## Begin

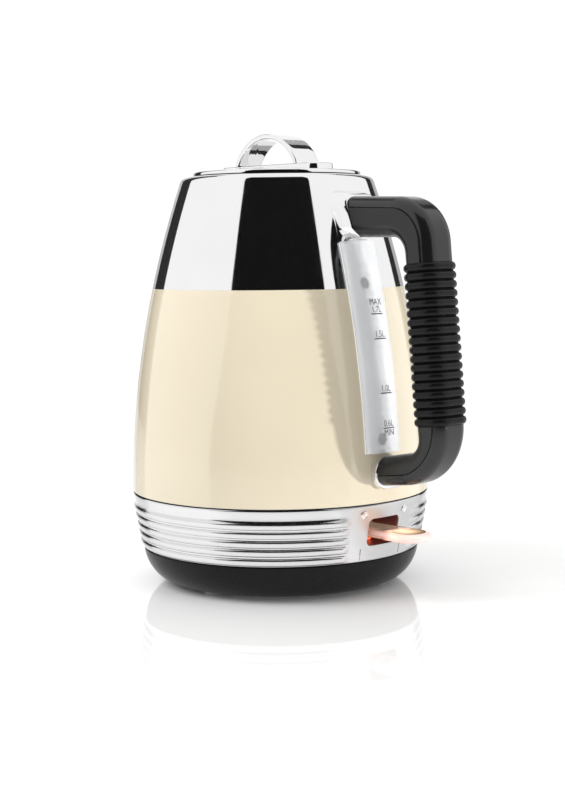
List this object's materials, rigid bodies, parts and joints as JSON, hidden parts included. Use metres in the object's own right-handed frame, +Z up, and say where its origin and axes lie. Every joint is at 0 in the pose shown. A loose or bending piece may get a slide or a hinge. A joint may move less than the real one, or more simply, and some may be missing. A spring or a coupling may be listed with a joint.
{
  "type": "electric kettle",
  "caption": "Cordless electric kettle with a tapered enamelled body, polished collar and ribbed band, sight gauge, D-shaped handle with a ribbed grip, lift-off lid and a round power base.",
  "frame": {"origin": "centre of the power base on the surface it stands on", "axes": "+Z up along the body's axis, +X towards the handle and the switch lever, -X towards the spout"},
  "size_m": [0.2153, 0.167, 0.2497],
  "materials": {
    "base_black": "satin",
    "base_black_matt": "matt",
    "foot_clear": "translucent satin",
    "tower_black": "matt",
    "brass_contact": "satin",
    "screw_steel": "satin",
    "gland_rubber": "matt",
    "brass_pin": "polished",
    "polished_steel": "polished",
    "cream_enamel": "gloss enamel",
    "band_chrome": "polished",
    "cap_chrome": "polished",
    "pocket_red": "satin",
    "lamp_red": "lit",
    "control_black": "matt",
    "cover_black": "matt",
    "plate_steel": "brushed",
    "element_steel": "heat stained",
    "seal_rubber": "matt",
    "tube_silicone": "satin",
    "gauge_clear": "clear",
    "gauge_gasket": "matt",
    "collar_chrome": "polished",
    "ring_chrome": "polished",
    "handle_outer_black": "satin",
    "handle_inner_black": "satin",
    "core_black": "matt",
    "grip_rubber": "satin",
    "rim_black": "satin",
    "spout_steel": "polished",
    "filter_plastic": "satin",
    "mesh_steel": "woven",
    "pin_steel": "satin",
    "lever_clear": "clear tinted",
    "lid_steel": "polished",
    "liner_black": "matt",
    "lid_rubber": "matt",
    "grip_plate_chrome": "polished",
    "strap_chrome": "polished"
  },
  "bodies": {
    "power_base": {"base_shell": "base_black", "base_bottom": "base_black_matt", "base_feet": "foot_clear", "connector_tower": "tower_black", "contact_ring": "brass_contact", "base_screws": "screw_steel", "cord_gland": "gland_rubber"},
    "plug_core": {"plug_pin": "brass_pin"},
    "kettle": {"vessel": "polished_steel", "cream_jacket": "cream_enamel", "chrome_band": "band_chrome", "band_caps": "cap_chrome", "switch_pocket": "pocket_red", "indicator_lamp": "lamp_red", "control_unit": "control_black", "control_contacts": "brass_contact", "bottom_cover": "cover_black", "bottom_screws": "screw_steel", "heater_plate": "plate_steel", "heating_element": "element_steel", "plate_seal": "seal_rubber", "steam_tube": "tube_silicone", "gauge_window": "gauge_clear", "gauge_seal": "gauge_gasket", "upper_collar": "collar_chrome", "lower_ring": "ring_chrome", "handle_outer_shell": "handle_outer_black", "handle_inner_shell": "handle_inner_black", "handle_core": "core_black", "grip_sleeve": "grip_rubber", "handle_screws": "screw_steel", "rim_ring": "rim_black", "spout": "spout_steel", "filter_frame": "filter_plastic", "filter_mesh": "mesh_steel", "switch_pin": "pin_steel"},
    "switch_lever": {"switch_lever": "lever_clear"},
    "lid": {"lid_cover": "lid_steel", "lid_liner": "liner_black", "lid_seal": "lid_rubber", "lid_grip_plate": "grip_plate_chrome", "lid_strap": "strap_chrome", "lid_screws": "screw_steel"}
  },
  "joints": [
    {"name": "kettle_lift", "type": "slide", "parent": "power_base", "child": "plug_core", "axis": [0, 0, 1], "range_m": [0, 0.12]},
    {"name": "kettle_swivel", "type": "hinge", "parent": "plug_core", "child": "kettle", "pos_m": [0, 0, 0.04], "axis": [0, 0, 1], "continuous": true},
    {"name": "lid_lift", "type": "slide", "parent": "kettle", "child": "lid", "axis": [0, 0, 1], "range_m": [0, 0.06]},
    {"name": "switch_tilt", "type": "hinge", "parent": "kettle", "child": "switch_lever", "pos_m": [0.05, 0, 0.036], "axis": [0, -1, 0], "range_deg": [0, 8]}
  ]
}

## End

Task brief
Quote the entire listing above exactly.

Answer to this problem
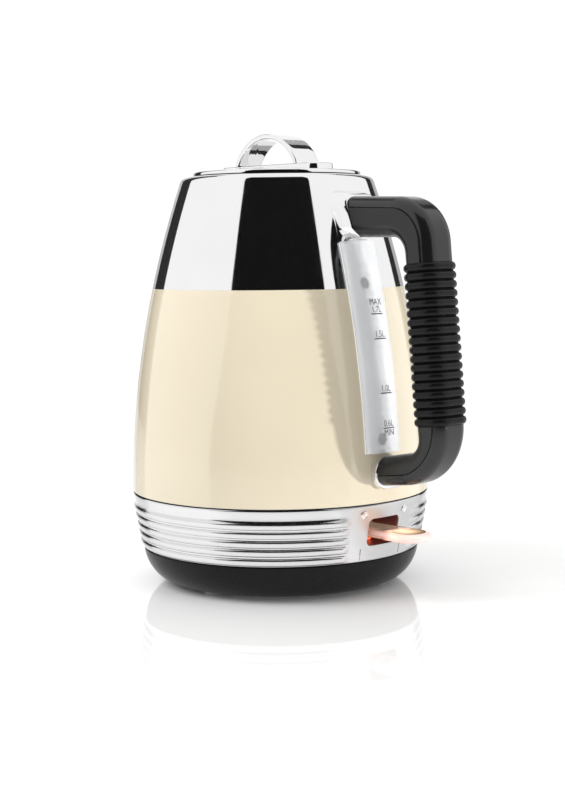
List this object's materials, rigid bodies, parts and joints as JSON, hidden parts included. Use metres in the object's own right-handed frame, +Z up, and say where its origin and axes lie. Every joint is at 0 in the pose shown. A loose or bending piece may get a slide or a hinge. A joint may move less than the real one, or more simply, and some may be missing. A spring or a coupling may be listed with a joint.
{
  "type": "electric kettle",
  "caption": "Cordless electric kettle with a tapered enamelled body, polished collar and ribbed band, sight gauge, D-shaped handle with a ribbed grip, lift-off lid and a round power base.",
  "frame": {"origin": "centre of the power base on the surface it stands on", "axes": "+Z up along the body's axis, +X towards the handle and the switch lever, -X towards the spout"},
  "size_m": [0.2153, 0.167, 0.2497],
  "materials": {
    "base_black": "satin",
    "base_black_matt": "matt",
    "foot_clear": "translucent satin",
    "tower_black": "matt",
    "brass_contact": "satin",
    "screw_steel": "satin",
    "gland_rubber": "matt",
    "brass_pin": "polished",
    "polished_steel": "polished",
    "cream_enamel": "gloss enamel",
    "band_chrome": "polished",
    "cap_chrome": "polished",
    "pocket_red": "satin",
    "lamp_red": "lit",
    "control_black": "matt",
    "cover_black": "matt",
    "plate_steel": "brushed",
    "element_steel": "heat stained",
    "seal_rubber": "matt",
    "tube_silicone": "satin",
    "gauge_clear": "clear",
    "gauge_gasket": "matt",
    "collar_chrome": "polished",
    "ring_chrome": "polished",
    "handle_outer_black": "satin",
    "handle_inner_black": "satin",
    "core_black": "matt",
    "grip_rubber": "satin",
    "rim_black": "satin",
    "spout_steel": "polished",
    "filter_plastic": "satin",
    "mesh_steel": "woven",
    "pin_steel": "satin",
    "lever_clear": "clear tinted",
    "lid_steel": "polished",
    "liner_black": "matt",
    "lid_rubber": "matt",
    "grip_plate_chrome": "polished",
    "strap_chrome": "polished"
  },
  "bodies": {
    "power_base": {"base_shell": "base_black", "base_bottom": "base_black_matt", "base_feet": "foot_clear", "connector_tower": "tower_black", "contact_ring": "brass_contact", "base_screws": "screw_steel", "cord_gland": "gland_rubber"},
    "plug_core": {"plug_pin": "brass_pin"},
    "kettle": {"vessel": "polished_steel", "cream_jacket": "cream_enamel", "chrome_band": "band_chrome", "band_caps": "cap_chrome", "switch_pocket": "pocket_red", "indicator_lamp": "lamp_red", "control_unit": "control_black", "control_contacts": "brass_contact", "bottom_cover": "cover_black", "bottom_screws": "screw_steel", "heater_plate": "plate_steel", "heating_element": "element_steel", "plate_seal": "seal_rubber", "steam_tube": "tube_silicone", "gauge_window": "gauge_clear", "gauge_seal": "gauge_gasket", "upper_collar": "collar_chrome", "lower_ring": "ring_chrome", "handle_outer_shell": "handle_outer_black", "handle_inner_shell": "handle_inner_black", "handle_core": "core_black", "grip_sleeve": "grip_rubber", "handle_screws": "screw_steel", "rim_ring": "rim_black", "spout": "spout_steel", "filter_frame": "filter_plastic", "filter_mesh": "mesh_steel", "switch_pin": "pin_steel"},
    "switch_lever": {"switch_lever": "lever_clear"},
    "lid": {"lid_cover": "lid_steel", "lid_liner": "liner_black", "lid_seal": "lid_rubber", "lid_grip_plate": "grip_plate_chrome", "lid_strap": "strap_chrome", "lid_screws": "screw_steel"}
  },
  "joints": [
    {"name": "kettle_lift", "type": "slide", "parent": "power_base", "child": "plug_core", "axis": [0, 0, 1], "range_m": [0, 0.12]},
    {"name": "kettle_swivel", "type": "hinge", "parent": "plug_core", "child": "kettle", "pos_m": [0, 0, 0.04], "axis": [0, 0, 1], "continuous": true},
    {"name": "lid_lift", "type": "slide", "parent": "kettle", "child": "lid", "axis": [0, 0, 1], "range_m": [0, 0.06]},
    {"name": "switch_tilt", "type": "hinge", "parent": "kettle", "child": "switch_lever", "pos_m": [0.05, 0, 0.036], "axis": [0, -1, 0], "range_deg": [0, 8]}
  ]
}